Edinburgh Festival Fringe Scotsman review (theatre): So It Goes at Underbelly, Cowgate (Venue 61). Review by Susan Mansfield
Hannah Moss found it hard to talk about her grief at the death of her dad from cancer when she was 17. Now performing her own show about her experience seven years on, she takes that difficulty in communication and turns it into a strength.
There is almost no talking in So It Goes, performed by Hannah (as herself) and Lecoq-trained David Ralfe (as all the other characters).
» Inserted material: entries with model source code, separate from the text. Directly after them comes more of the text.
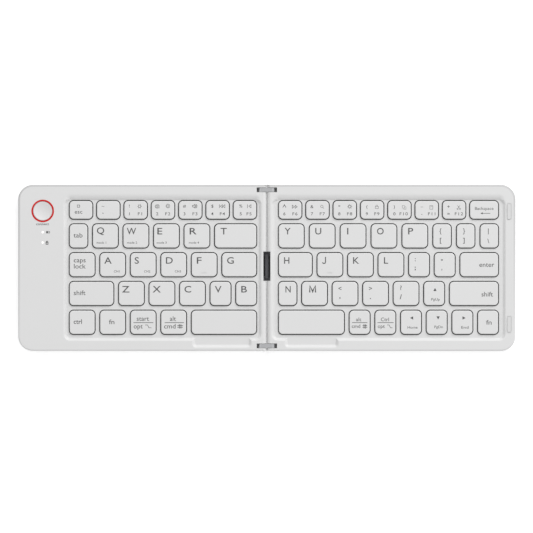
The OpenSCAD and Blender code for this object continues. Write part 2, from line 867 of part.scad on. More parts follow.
module scissors(side) {
  for (place = all_places(side))
    translate([abs(place[1]), place[2], 0]) scissor(place[3]);
}

// Rubber domes: a thin skirt, a stiff neck and a plunger that presses the switch
module domes(side) {
  neck_z = mechanism_h - 2 * dome_wall;
  plunger_z = mechanism_h - 3 * dome_wall;
  top = mechanism_h - layer_gap;
  for (place = all_places(side))
    translate([abs(place[1]), place[2], mechanism_z])
      rotate_extrude()
        polygon([
          [dome_r - 2 * dome_wall, 0], [dome_r, 0], [dome_r, dome_wall],
          [dome_top_r, neck_z], [dome_top_r, top], [0, top], [0, plunger_z],
          [dome_top_r - dome_wall, plunger_z]
        ]);
}

// --- Fixings ---------------------------------------------------------------

module feet(side) {
  chamfer = 0.3;
  for (place = screw_places(side))
    translate([place[0], place[1], 0])
      rotate_extrude()
        polygon([
          [0, 0], [foot_r - chamfer, 0], [foot_r, chamfer],
          [foot_r, under_z + foot_recess - layer_gap], [0, under_z + foot_recess - layer_gap]
        ]);
}

// Flat-headed screws with a cross recess, driven from below
module screws(side) {
  slot = [2, 0.4, 0.35];
  for (place = screw_places(side))
    translate([place[0], place[1], screw_head_z - layer_gap])
      difference() {
        union() {
          cylinder(r = screw_head_r, h = screw_head_h);
          cylinder(r = screw_r, h = screw_head_h + screw_len);
        }
        for (a = [0, 90]) rotate(a) cube([slot[0], slot[1], 2 * slot[2]], center = true);
      }
}

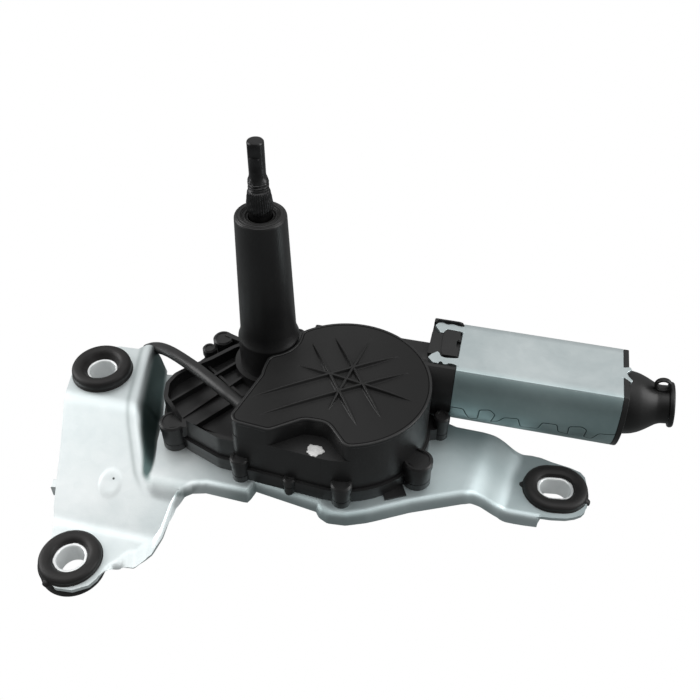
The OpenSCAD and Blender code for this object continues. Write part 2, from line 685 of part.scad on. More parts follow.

Words are written on whiteboards worn around the characters’ necks, and appear on hand-crafted signs and flipcards, but mostly these serve to illustrate how inadequate words are when set against the enormity of what is being experienced.
The whiteboards, which accommodate only a few words at a time, have the effect of reducing speech to its starkest minimum – “Your dad died”, “Can we talk?” – and leaving the silences in between to speak of the way that shock robs us of words, and grief distances us from one another. The moment of the terminal diagnosis is particularly poignant.
As well as some beautiful hand-made backdrops, So It Goes has many of the hallmarks of Lecoq-influenced theatre: running around to Charlie Chaplinesque piano music, inventive use of cutesy props, and a lot of smiling, which might at times seem at odds with the sadness of the material.
But the show is also a tribute to a man who lived, the keen runner who read philosophy books and danced, embarrassingly, to Shania Twain songs. Is it sentimental? Yes. But, honest, heartfelt and moving. And, in a near perfect marriage of form and subject, it is also a powerful expression of what happens in those moments when words fail us.